* _Task objective_: Everything from the line containing "imported = [obj" through the line containing "bpy.data.objects.remove(obj)" must be quoted exactly; everything else is left out.

========

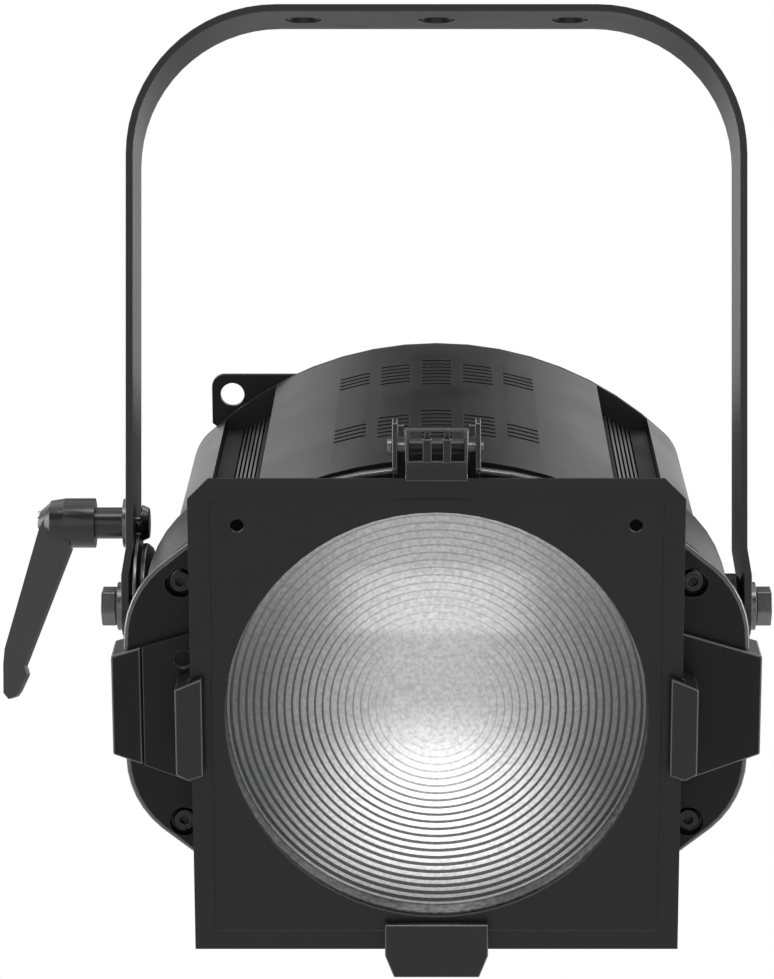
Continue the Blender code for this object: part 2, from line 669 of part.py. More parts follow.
def build_latch(head):
    """A hinged catch that stands in front of the colour frame's top edge."""
    pin = (LATCH_PIN_Y, LATCH_PIN_Z)
    base = box((-16.8, -143.0, 86.6), (16.8, BEZEL_FRONT - CLEAR, BRACKET_BASE_TOP))
    bracket = place("latch_bracket", base, "black", head)
    ear = [(-141.5, 96.6), (-156.0, 96.6), (-161.0, 100.0), (-161.0, 110.0), (-156.0, 117.0), (-141.5, 117.0)]
    for start, end in ((-16.8, -12.3), (12.3, 16.8)):
        join(bracket, prism("X", [ear], start, end))
    cut(bracket, cylinder("X", pin, LATCH_PIN_R + CLEAR, -20.0, 20.0, 20))
    bar = place("latch_pin", cylinder("X", pin, LATCH_PIN_R, -18.0, 18.0, 20), "blacked", head)
    join(bar, cylinder("X", pin, 3.3, -18.8, -17.1, 20))
    plate = box((-11.8, -163.0, 95.4), (11.8, -160.2, 115.9))
    latch = place("top_latch", plate, "black", head, (0.0, pin[0], pin[1]))
    join(latch, box((-11.8, -160.6, 112.6), (11.8, pin[0] - 1.0, 115.2)))
    join(latch, box((-11.8, pin[0] - 2.0, pin[1]), (11.8, pin[0] + 1.0, 115.2)))
    join(latch, cylinder("X", pin, 4.6, -11.8, 11.8, 24))
    for low, high in ((-10.4, -5.5), (-1.6, 2.2), (5.6, 10.6)):
        cut(latch, box((low, -165.0, 103.2), (high, -159.0, 111.8)))
    cut(latch, cylinder("X", pin, LATCH_PIN_R + CLEAR, -20.0, 20.0, 20))


def build_rear_housing(head):
    start = SHELL_REAR + END_PLATE_THICK + 2 * CLEAR
    outer = full_section(92.0, 60.0, 160.0, 25.0)
    inner = full_section(89.5, 57.5, 157.5, 22.5)
    place("rear_housing", prism("Y", [outer, inner], start, HOUSING_REAR), "matt", head)
    panel_outline = full_section(89.1, 57.1, 157.1, 22.1)
    mesh = prism("Y", [panel_outline], HOUSING_REAR - 4.0, HOUSING_REAR - 1.0)
    panel = place("rear_panel", mesh, "black", head)
    for x, z in button_places():
        cut(panel, cylinder("Y", (x, z), 4.9, HOUSING_REAR - 6.0, HOUSING_REAR + 1.0, 24))
    outline = [(-32.0, 14.0), (32.0, 14.0), (32.0, 46.0), (-32.0, 46.0)]
    face = HOUSING_REAR - 1.0 + CLEAR
    place("display_window", prism("Y", [outline], face, face + 1.6), "glass", head)


def button_places():
    return [(-27.0, 3.0), (-9.0, 3.0), (9.0, 3.0), (27.0, 3.0)]


def build_buttons(head):
    for number, (x, z) in enumerate(button_places(), 1):
        start = HOUSING_REAR - 8.0
        cap = cylinder("Y", (x, z), 4.5, start, HOUSING_REAR + 1.5, 24)
        button = place("menu_button_" + str(number), cap, "plastic", head, (x, start, z))
        join(button, cylinder("Y", (x, z), 6.0, start - 1.5, start + 1.0, 24))


def build_connectors(head):
    """Power and data sockets in a row below the buttons, and the fuse holder between them."""
    face = HOUSING_REAR - 1.0 + CLEAR
    sockets = (("power_inlet", -56.0, 11.5, "plastic"), ("power_outlet", -26.0, 11.5, "plastic"),
               ("data_inlet", 26.0, 10.5, "zinc"), ("data_outlet", 56.0, 10.5, "zinc"))
    middle_z = -24.0
    for name, x, radius, finish in sockets:
        flange = box((x - 13.0, face, middle_z - 15.0), (x + 13.0, face + 2.4, middle_z + 15.0))
        socket = place(name, flange, finish, head)
        join(socket, cylinder("Y", (x, middle_z), radius, face + 1.0, face + 10.0, 32))
        cut(socket, cylinder("Y", (x, middle_z), radius - 2.5, face + 3.4, face + 12.0, 32))
    fuse = place("fuse_holder", cylinder("Y", (0.0, middle_z), 7.5, face, face + 9.0, 32), "plastic", head)
    cut(fuse, box((-6.0, face + 7.4, middle_z - 1.0), (6.0, face + 12.0, middle_z + 1.0)))


def build_carriage(head):
    """The LED engine on its sliding plate, the rods and screw that guide it, and the motor."""
    half = [(96.0, 42.0), (96.0, -42.0), (34.0, -82.0)]
    outline = half + [(-x, z) for x, z in reversed(half)]
    carriage = place("zoom_carriage", prism("Y", [outline], 33.0, 37.4), "alloy", head)
    for side in (-1, 1):
        join(carriage, cylinder("Y", (side * ROD_X, ROD_Z), 7.5, 30.0, 48.0, 24))
        cut(carriage, cylinder("Y", (side * ROD_X, ROD_Z), ROD_R + CLEAR, 20.0, 60.0, 24))
    cut(carriage, cylinder("Y", (0.0, SCREW_Z), SCREW_R + CLEAR, 20.0, 60.0, 24))
    board = place("led_board", cylinder("Y", (0.0, 0.0), 38.0, 29.6, 32.7, 40), "board", head)
    join(board, cylinder("Y", (0.0, 0.0), 22.0, 27.5, 30.5, 32))
    fins = 10
    pitch = 9.6
    comb = [(48.0, 44.0), (-48.0, 44.0)]
    for step in range(fins):
        left = -48.0 + step * pitch
        comb += [(left, 76.0), (left + 3.0, 76.0)]
        if step < fins - 1:
            comb += [(left + 3.0, 50.0), (left + pitch, 50.0)]
    comb[0] = (-48.0 + (fins - 1) * pitch + 3.0, 44.0)
    sink = prism("Z", [comb], -46.0, 46.0)
    sink.transform(Matrix.Translation((0.0, -6.2 * MM, 0.0)))
    place("led_heat_sink", sink, "alloy", head)
    for side, word in ((-1, "left"), (1, "right")):
        rod = cylinder("Y", (side * ROD_X, ROD_Z), ROD_R, SHELL_FRONT + CLEAR, SHELL_REAR, 24)
        place("guide_rod_" + word, rod, "zinc", head)
    screw = cylinder("Y", (0.0, SCREW_Z), SCREW_R, -66.0, MOTOR_FRONT - CLEAR, 20)
    place("lead_screw", screw, "zinc", head, (0.0, 0.0, SCREW_Z))
    motor = box((-14.0, MOTOR_FRONT, SCREW_Z - 14.0), (14.0, SHELL_REAR - 1.0, SCREW_Z + 14.0))
    place("zoom_motor", motor, "blacked", head)


def build_fan(head):
    """An 80 mm axial fan: its square frame with three spokes, and the bladed rotor in it."""
    back = FAN_FRONT + 15.0
    made = place("fan_frame", box((-40.0, FAN_FRONT, -40.0), (40.0, back, 40.0)), "plastic", head)
    cut(made, cylinder("Y", (0.0, 0.0), 37.5, FAN_FRONT - 2.0, back - 3.0, 40))
    windows = 3
    for step in range(windows):
        turn = 360.0 / windows * step
        outline = arc((0.0, 0.0), 36.5, turn - 20.0, turn + 60.0, 10)
        outline += arc((0.0, 0.0), 15.0, turn + 60.0, turn - 20.0, 6)
        cut(made, prism("Y", [outline], back - 4.0, back + 2.0))
    blades = 7
    outline = []
    for step in range(blades):
        turn = 360.0 / blades * step
        outline += arc((0.0, 0.0), 36.0, turn + 4.0, turn + 22.0, 4)
        outline += arc((0.0, 0.0), 14.0, turn + 22.0, turn + 44.0, 4)
    rotor = prism("Y", [outline], FAN_FRONT + 1.0, back - 4.4)
    place("fan_rotor", rotor, "plastic", head)


def build_driver(head):
    """The driver board in the rear housing, with three tall components on it."""
    front = SHELL_REAR + 25.0
    low_z = -32.0
    board = box((-70.0, front, low_z), (70.0, front + 60.0, low_z + 1.8))
    driver = place("driver_board", board, "board", head)
    blocks = ((-60.0, 5.0, 40.0, 45.0), (-10.0, 10.0, 25.0, 25.0), (25.0, 8.0, 30.0, 34.0))
    for x, y, wide, deep in blocks:
        near = (x, front + y, low_z + 1.0)
        join(driver, box(near, (x + wide, front + y + deep, low_z + 23.0)))


def build():
    head = add_empty("tilt_axis", (0.0, 0.0, -PIVOT_DROP), HEAD_TILT)
    build_yoke()
    lock_centre = (0.0, LOCK_RISE - PIVOT_DROP)
    build_lock_bolt(lock_centre)
    build_lock_lever(lock_centre)
    build_friction_disc(head)
    for side, word in ((-1, "left"), (1, "right")):
        build_pivot(side, word)
        build_hub(head, side, word)
        build_heat_sink(head, side, word)
        build_side_shell(head, side, word)
        build_side_clip(head, side, word)
    build_top_cover(head)
    build_bottom_cover(head)
    build_end_plate(head)
    build_safety_tab(head)
    build_front_bezel(head)
    build_bezel_screws(head)
    build_lens(head)
    build_holder_arms(head)
    build_bottom_clip(head)
    build_colour_frame(head)
    build_latch(head)
    build_rear_housing(head)
    build_buttons(head)
    build_connectors(head)
    build_carriage(head)
    build_fan(head)
    build_driver(head)


build()
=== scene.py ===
"""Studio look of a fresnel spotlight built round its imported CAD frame.

Lengths are in metres. Pieces of the head are modelled in the head's own axes, with the lens facing
-Y and the origin on the tilt axis, and then turned nose down with the head.
"""
import json
import math

import bmesh
import bpy
from mathutils import Matrix, Vector


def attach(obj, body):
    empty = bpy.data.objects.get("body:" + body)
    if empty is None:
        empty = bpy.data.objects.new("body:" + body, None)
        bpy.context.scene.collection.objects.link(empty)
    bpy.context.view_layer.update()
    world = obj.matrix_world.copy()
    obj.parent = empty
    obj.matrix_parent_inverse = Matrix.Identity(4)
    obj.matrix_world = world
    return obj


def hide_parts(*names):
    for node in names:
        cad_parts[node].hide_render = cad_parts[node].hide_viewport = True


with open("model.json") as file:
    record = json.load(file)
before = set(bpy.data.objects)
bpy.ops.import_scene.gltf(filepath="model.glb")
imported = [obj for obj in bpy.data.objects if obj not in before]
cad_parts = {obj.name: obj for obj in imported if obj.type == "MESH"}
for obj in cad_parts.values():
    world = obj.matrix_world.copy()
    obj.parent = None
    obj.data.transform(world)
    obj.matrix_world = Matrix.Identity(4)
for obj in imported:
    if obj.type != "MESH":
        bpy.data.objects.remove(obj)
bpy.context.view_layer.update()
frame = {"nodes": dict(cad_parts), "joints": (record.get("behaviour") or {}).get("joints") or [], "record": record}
nodes = frame["nodes"]
joint_of = {joint["name"]: joint for joint in frame["joints"]}
slot_of = {part["node"]: part["material_slot"] for part in frame["record"]["subparts"]}

MM = 0.001
TILT = math.radians(16.5)
PIVOT = Vector(joint_of["head_tilt"]["pos_m"])
HEAD = Matrix.Translation(PIVOT) @ Matrix.Rotation(TILT, 4, "X")

# shared sizes, in millimetres in the head's axes
LENS_FRONT = -145.0
LENS_BACK = -128.3
LENS_R = 82.0
LENS_SKIRT_R = 76.0
LENS_WALL = 6.0
LENS_FLANGE_R = 85.6
LENS_FLANGE_FRONT = -133.0
LENS_RINGS = 27
RIDGE_PITCH = 3.0
RIDGE_LIP = 0.05
PANEL_FACE = 204.0
LATCH_PIN = (-150.0, 105.7)
BEZEL_FACE = -140.0
BEZEL_SCREW = (99.8, 49.0)
SOCKET_ROW_Z = -24.0
WELD_DISTANCE = 0.0001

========

* _Task answer_:
imported = [obj for obj in bpy.data.objects if obj not in before]
cad_parts = {obj.name: obj for obj in imported if obj.type == "MESH"}
for obj in cad_parts.values():
    world = obj.matrix_world.copy()
    obj.parent = None
    obj.data.transform(world)
    obj.matrix_world = Matrix.Identity(4)
for obj in imported:
    if obj.type != "MESH":
        bpy.data.objects.remove(obj)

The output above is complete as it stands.